Traditionally, startups haven’t had great access to debt markets, partially due to a lack of good collateral, partially due to risk aversion, and partially because debt is often a bad fit for startups that are principally concerned with growth.2 Yes, you can use debt to fund growth, but this is extremely risky because if your bet doesn’t pan out you will need to draw on other cash flows to pay back your creditor. A startup without failed growth initiatives is a failure in itself; a startup without a wildly successful experiment to pay for all the losses is, unfortunately, common, and with a fixed debt obligation would be game over. This also makes it extremely difficult to raise another round of financing because neither creditor nor investor likes to give companies money just to pay down liabilities. It therefore seems unlikely that a Brex for debt will arise, or that such a company can be successful (setting aside that the “credit” in “credit card” means debt).
However, some later stage companies have already started raising some debt and rolling it into their round, like Kabbage in 2019. In fact, just this past week, Astranis announced just such a round, and there was more debt than equity! But early stage startups will still have to manage the perception that debt is a negative signal about the company because early stage startups have only development and growth to fund, neither of which are a good fit for debt over equity.3 Debt shouldn’t be a substitute for venture capital, but it is fair to say that some later-stage companies have been using venture capital as debt. This is a mistake that should go away just as a matter of good business.
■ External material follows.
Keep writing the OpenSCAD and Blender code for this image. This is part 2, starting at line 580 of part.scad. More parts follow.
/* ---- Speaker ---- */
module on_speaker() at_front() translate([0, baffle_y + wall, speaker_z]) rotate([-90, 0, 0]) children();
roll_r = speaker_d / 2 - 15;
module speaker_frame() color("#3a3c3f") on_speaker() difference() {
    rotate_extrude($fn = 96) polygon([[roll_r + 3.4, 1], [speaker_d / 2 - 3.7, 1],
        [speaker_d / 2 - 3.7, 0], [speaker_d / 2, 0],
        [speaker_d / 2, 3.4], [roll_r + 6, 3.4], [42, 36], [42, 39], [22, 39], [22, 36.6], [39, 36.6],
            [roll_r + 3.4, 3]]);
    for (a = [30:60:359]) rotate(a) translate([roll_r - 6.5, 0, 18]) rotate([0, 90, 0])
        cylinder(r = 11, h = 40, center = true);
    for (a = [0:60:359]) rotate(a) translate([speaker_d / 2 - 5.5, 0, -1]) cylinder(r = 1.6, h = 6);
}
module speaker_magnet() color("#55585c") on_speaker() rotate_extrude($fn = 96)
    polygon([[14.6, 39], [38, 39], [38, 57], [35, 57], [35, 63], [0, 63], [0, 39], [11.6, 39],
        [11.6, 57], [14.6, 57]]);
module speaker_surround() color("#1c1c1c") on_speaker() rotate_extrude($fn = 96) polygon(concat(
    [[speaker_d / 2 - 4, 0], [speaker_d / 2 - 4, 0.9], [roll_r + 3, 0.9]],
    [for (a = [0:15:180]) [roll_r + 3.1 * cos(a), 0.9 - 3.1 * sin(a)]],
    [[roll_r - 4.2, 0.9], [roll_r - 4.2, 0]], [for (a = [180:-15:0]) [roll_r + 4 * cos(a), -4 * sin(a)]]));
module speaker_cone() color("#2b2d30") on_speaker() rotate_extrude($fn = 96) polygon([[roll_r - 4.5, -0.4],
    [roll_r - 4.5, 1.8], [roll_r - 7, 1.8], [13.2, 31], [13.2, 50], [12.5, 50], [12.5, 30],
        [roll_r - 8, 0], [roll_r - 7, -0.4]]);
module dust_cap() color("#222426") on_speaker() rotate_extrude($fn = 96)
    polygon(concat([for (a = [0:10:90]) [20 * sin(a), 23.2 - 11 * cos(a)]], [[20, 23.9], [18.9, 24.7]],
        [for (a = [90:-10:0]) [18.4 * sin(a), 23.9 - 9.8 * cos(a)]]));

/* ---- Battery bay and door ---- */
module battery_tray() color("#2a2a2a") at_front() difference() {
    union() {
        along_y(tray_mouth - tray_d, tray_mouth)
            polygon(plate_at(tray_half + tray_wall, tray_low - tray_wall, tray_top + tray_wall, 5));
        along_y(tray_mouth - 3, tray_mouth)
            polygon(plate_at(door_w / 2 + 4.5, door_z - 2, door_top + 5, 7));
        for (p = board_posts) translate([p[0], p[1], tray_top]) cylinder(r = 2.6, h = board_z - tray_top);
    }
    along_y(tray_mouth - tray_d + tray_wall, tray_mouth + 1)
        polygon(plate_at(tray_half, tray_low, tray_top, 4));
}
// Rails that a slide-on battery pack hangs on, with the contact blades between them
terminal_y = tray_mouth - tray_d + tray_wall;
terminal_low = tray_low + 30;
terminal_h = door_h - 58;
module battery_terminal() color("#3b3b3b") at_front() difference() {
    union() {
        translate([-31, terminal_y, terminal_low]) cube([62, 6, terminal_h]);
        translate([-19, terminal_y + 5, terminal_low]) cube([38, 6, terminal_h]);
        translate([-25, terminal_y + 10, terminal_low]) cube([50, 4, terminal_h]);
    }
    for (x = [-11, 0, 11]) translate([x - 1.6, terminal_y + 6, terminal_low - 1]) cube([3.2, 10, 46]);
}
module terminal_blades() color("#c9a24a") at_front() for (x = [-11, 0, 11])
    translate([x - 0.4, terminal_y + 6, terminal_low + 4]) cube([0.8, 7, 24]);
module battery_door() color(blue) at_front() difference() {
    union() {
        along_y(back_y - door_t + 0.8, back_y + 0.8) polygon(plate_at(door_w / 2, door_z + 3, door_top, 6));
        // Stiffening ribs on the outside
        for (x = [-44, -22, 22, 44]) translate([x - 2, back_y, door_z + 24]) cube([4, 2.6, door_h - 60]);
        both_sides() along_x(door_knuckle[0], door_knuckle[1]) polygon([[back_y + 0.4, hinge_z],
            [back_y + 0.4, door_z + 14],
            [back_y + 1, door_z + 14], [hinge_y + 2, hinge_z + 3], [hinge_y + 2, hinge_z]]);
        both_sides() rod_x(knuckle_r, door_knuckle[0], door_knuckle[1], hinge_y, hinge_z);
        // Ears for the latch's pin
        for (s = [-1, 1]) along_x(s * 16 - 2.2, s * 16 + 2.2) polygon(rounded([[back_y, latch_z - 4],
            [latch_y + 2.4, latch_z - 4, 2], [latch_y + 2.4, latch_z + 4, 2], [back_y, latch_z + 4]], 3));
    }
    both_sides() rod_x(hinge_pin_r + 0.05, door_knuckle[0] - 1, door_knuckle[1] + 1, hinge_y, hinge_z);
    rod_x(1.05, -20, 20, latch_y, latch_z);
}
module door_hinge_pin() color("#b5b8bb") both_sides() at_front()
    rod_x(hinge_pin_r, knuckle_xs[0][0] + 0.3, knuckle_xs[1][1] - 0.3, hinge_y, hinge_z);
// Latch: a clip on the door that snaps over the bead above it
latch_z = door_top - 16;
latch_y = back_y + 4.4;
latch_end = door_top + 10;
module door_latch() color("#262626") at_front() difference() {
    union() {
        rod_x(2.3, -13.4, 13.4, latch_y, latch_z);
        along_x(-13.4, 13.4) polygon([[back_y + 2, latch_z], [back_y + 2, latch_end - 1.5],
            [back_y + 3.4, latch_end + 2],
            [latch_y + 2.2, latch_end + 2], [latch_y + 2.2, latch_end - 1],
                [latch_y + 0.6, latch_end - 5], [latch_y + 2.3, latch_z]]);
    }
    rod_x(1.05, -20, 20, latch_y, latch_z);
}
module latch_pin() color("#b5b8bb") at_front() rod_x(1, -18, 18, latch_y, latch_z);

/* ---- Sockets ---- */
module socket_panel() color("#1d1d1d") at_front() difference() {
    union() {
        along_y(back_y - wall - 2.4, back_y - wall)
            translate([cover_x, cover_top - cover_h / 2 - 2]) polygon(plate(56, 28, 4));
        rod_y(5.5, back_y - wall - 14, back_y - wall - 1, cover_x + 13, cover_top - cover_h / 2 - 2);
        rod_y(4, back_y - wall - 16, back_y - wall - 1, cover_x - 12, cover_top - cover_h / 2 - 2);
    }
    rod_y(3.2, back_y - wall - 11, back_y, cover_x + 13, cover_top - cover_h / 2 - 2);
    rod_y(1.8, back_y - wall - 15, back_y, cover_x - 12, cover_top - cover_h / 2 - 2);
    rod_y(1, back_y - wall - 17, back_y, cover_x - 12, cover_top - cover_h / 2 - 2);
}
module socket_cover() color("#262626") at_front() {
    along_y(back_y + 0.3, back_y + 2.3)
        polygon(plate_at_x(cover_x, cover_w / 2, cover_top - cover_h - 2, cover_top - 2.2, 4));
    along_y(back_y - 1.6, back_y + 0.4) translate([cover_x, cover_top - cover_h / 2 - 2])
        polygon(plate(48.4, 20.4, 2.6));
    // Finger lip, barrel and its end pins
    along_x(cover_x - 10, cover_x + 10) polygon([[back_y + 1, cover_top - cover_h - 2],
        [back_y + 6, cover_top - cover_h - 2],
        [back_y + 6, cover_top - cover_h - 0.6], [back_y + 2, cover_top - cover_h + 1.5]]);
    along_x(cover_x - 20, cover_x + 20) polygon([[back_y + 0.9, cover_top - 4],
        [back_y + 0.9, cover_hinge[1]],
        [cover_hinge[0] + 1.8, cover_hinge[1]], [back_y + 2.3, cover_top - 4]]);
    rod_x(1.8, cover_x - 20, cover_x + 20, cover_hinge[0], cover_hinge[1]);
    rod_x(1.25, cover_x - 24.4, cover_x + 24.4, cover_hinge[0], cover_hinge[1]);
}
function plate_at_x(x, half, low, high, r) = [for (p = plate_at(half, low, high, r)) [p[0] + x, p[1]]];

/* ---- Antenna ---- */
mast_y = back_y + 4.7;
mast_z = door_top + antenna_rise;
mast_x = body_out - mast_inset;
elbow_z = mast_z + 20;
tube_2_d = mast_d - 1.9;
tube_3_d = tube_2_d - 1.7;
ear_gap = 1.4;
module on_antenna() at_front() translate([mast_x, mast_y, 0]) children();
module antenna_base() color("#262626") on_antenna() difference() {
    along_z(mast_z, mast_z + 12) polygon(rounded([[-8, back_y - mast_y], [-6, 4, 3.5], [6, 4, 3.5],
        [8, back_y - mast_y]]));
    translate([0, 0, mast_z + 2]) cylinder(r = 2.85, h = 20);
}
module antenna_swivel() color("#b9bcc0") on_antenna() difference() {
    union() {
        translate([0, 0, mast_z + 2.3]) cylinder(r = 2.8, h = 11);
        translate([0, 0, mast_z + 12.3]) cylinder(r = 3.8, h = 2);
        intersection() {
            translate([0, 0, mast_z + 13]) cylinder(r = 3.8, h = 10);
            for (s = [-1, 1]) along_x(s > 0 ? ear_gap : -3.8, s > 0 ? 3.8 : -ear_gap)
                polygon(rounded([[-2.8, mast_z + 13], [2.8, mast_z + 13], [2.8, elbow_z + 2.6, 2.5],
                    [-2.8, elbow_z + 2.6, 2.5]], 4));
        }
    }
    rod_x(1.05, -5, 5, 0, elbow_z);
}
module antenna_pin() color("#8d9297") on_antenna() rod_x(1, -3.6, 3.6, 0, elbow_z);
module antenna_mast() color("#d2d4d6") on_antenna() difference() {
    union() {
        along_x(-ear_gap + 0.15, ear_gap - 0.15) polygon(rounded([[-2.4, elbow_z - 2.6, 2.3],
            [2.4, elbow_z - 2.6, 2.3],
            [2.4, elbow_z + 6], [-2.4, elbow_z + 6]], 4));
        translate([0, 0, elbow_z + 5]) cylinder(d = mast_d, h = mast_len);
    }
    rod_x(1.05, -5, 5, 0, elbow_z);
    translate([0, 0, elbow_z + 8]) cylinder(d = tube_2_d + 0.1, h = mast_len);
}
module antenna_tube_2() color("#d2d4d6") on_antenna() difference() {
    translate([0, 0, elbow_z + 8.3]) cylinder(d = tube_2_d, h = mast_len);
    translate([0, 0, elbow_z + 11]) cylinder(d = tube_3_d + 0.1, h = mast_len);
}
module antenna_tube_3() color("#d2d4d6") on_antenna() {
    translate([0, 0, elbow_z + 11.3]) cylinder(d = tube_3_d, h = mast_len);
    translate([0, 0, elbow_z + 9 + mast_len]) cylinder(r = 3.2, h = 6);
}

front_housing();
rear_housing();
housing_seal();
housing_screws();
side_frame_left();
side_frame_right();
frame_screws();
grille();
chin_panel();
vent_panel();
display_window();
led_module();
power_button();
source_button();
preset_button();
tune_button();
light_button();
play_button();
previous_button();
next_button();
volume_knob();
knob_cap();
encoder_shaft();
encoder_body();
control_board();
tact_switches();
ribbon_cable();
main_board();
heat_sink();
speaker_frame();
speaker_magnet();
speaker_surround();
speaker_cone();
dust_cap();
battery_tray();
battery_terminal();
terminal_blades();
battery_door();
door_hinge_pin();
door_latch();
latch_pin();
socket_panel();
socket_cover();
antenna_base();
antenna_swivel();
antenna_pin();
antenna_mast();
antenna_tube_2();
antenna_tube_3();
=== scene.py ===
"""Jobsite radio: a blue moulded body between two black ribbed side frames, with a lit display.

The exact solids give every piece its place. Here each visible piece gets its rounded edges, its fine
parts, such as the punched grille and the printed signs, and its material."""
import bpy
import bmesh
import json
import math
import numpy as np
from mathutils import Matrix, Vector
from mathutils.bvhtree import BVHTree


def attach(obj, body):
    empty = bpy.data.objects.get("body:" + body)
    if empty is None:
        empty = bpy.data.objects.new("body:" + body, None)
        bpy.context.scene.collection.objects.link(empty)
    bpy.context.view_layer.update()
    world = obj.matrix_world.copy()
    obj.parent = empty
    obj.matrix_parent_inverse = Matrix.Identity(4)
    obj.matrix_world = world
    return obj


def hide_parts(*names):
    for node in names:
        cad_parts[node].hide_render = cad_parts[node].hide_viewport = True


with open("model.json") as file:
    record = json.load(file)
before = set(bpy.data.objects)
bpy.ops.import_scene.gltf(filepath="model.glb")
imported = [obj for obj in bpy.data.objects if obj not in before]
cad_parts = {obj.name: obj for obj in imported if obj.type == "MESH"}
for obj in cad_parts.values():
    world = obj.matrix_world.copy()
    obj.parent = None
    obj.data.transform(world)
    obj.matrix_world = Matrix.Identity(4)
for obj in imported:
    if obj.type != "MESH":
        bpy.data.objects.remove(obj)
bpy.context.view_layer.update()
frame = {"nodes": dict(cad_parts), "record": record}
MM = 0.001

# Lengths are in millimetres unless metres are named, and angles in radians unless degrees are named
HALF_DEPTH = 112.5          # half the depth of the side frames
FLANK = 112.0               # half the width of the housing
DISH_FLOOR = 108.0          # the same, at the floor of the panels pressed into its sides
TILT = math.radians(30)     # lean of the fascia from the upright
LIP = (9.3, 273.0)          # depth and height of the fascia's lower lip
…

Who will issue this debt? Or, as David Haber at Goldman Sachs put it, who will be the Sequoia of debt?
The answer may well turn out to be Sequoia. The big players are already thinking of issuing debt as they go more full stack. Most notably, General Catalyst has been considering a credit fund for a while now, but presumably others have at least thought about going along this route.4 Essentially, as companies stay private longer, the need for more complex capital facilities increases, and being private increases the importance of personal relationships and signalling value, which advantages the existing Tier 1 venture capital firms (though they will likely basically act as wrappers for credit lines from bigger underwriters). This is a conflict that startups will have to navigate. But ultimately, banks that offer this kind of credit, like Goldman Sachs and JP Morgan, already invest in startups so this will just favor them in later rounds. Plus, the usual suspects like SVB, Clearbanc, and others will step in.5 Just keep in mind that bankers usually don’t care about the company’s success the same way investors do.
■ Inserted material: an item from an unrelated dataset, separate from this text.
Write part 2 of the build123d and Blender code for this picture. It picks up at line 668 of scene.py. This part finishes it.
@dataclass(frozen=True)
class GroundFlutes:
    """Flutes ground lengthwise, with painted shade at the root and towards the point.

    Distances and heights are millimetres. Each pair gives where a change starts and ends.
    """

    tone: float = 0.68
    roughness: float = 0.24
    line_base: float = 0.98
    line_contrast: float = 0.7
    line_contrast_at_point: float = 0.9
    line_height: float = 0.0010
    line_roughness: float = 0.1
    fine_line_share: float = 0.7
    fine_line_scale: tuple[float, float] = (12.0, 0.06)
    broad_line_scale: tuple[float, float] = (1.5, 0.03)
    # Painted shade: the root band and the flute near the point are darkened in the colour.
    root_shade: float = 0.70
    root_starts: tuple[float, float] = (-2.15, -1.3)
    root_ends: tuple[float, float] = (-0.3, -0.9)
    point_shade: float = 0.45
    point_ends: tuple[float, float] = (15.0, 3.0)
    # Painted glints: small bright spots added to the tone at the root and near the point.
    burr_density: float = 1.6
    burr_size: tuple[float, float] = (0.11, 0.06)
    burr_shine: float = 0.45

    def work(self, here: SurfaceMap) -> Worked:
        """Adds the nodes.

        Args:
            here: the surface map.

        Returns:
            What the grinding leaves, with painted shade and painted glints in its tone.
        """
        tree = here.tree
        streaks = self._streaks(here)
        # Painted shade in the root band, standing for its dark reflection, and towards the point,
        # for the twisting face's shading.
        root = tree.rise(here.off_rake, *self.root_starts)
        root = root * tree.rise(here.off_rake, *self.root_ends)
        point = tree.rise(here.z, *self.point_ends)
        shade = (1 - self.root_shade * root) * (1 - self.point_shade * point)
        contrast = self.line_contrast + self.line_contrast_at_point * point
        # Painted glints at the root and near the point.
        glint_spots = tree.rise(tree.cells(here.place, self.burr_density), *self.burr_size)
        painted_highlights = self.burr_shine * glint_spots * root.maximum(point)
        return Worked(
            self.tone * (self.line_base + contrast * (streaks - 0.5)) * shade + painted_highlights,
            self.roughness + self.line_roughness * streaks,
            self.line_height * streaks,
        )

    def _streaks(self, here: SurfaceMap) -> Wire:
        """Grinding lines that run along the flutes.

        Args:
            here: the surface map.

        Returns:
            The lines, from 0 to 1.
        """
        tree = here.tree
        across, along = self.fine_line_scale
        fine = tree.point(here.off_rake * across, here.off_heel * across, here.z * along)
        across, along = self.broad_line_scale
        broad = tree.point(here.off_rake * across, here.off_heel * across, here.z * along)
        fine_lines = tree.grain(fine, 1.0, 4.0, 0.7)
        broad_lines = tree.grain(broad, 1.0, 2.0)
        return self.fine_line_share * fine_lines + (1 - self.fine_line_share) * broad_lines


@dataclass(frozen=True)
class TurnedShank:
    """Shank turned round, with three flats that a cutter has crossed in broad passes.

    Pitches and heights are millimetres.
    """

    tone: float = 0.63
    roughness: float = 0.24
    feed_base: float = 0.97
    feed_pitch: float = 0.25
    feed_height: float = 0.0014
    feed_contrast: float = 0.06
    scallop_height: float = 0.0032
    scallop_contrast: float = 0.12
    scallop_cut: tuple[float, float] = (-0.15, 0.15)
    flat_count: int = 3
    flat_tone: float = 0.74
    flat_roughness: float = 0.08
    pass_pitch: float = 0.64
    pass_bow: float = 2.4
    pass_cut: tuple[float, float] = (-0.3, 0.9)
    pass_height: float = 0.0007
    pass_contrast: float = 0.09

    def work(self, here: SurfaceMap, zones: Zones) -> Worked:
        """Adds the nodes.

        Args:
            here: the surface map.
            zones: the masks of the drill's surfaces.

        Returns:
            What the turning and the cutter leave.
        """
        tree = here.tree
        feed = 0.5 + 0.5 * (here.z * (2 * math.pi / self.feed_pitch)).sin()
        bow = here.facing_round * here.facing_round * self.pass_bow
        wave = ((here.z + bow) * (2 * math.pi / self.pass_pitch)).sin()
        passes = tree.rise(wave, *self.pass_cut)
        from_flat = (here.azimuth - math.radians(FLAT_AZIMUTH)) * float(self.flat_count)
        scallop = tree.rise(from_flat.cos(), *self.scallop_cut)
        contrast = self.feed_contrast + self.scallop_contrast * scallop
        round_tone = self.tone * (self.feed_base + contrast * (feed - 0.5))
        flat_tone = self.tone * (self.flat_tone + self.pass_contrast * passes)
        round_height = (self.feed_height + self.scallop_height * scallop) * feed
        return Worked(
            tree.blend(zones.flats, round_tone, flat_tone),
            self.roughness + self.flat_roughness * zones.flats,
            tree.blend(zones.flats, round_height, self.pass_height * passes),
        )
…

Lastly, Danco writes that the bankers of the future will want to securitize some of these growth stage cashflows. Securitization sounds extremely dangerous. Startups have started to dip their toes into securitization, but mostly fintech companies that are trying to securitize their own assets. This doesn’t translate to other contexts. While SaaS revenues are sometimes compared to annuities, they aren’t. SaaS revenues are contingent on a user, which is not an asset because a user can disappear tomorrow, and the revenue stream is contingent on providing a service. Furthermore, securitization depends on noncorrelation of the underlying assets and the ability to spread risk across different tranches, neither of which are really doable for startups. And outside of SaaS, most companies don’t have a similar structure that is amenable to derivative financial products.
Nondilutive capital is good
It will take time for debt to percolate through the ecosystem. Silicon Valley is a place that tries to avoid business model and financial innovation in order to focus more on product and technology innovation. You see it everywhere: startups are all vanilla Delaware C-corps selling similar software products to the same set of traditional customers and evaluated by familiar metrics.6 Avoiding debt is another way to keep things simple, both by keeping an extra party out of the mix and by taking out another thing to manage. But some complexity is there because it comes with a benefit, and like many other forms of business complexity eschewed by Silicon Valley, perhaps it’s time to retire this particular aversion.
It’s a good thing that startups are talking about nondilutive fundraising methods, but there are other methods to acquire such capital. For science startups, the obvious one is grants from agencies like DoE, ARPA-E, DARPA, NIH, and NSF, among many others which, unlike debt, are truly nondilutive. There are also competitive purses, like the X Prize, which are less sustainable than grants but can be more lucrative. They aren’t better or worse, just sometimes smarter contextually.
It’s good that founders are getting smarter about preserving their ownership percentage. But the use of debt will require a lot of thought, produce a lot of heartbreak along the way, and have a significant impact on startup financing and operations down the road.
Note: thank you to John Loeber for invaluable comments.
Convertible notes are usually thought of as the province of early stage financing, but back in the day it was mostly used by later-stage companies. Amazon famously saved the company with a convertible bond issuance in 1999. And, yes, until they convert they are technically debt. This is one of their main protections for investors.
This will probably change, though it’s likely less because of the coupling of financial capital and productive capital at this phase of the Perez cycle and more because of overabundant capital looking for yield in ever-exotic places.
The reticence surrounding debt isn’t unique to Silicon Valley; it’s just higher here. But high debt can even be a problem in public markets, so it’s incorrect to suggest that an aversion to debt is unique to tech. Warren Buffett himself recently called out overreliance on debt.
Several VC firms have recently become Exchange Act investment advisors or are considering it. But this is not the first time VCs have forayed into alternative assets. Firms like Sequoia have considered raising alternative asset funds before.
By far the most interesting experiment in this space so far is Stripe Capital.
One example of what this was Silicon Valley’s reaction to the WeWork S-1. WeWork’s corporate structure was quite complex, which caused a lot of uproar. But WeWork is a real estate company, and real estate companies have very complicated ownership structures! Even the Up-C structure isn’t uncommon for tech, having been used by companies like GoDaddy and Tradeweb.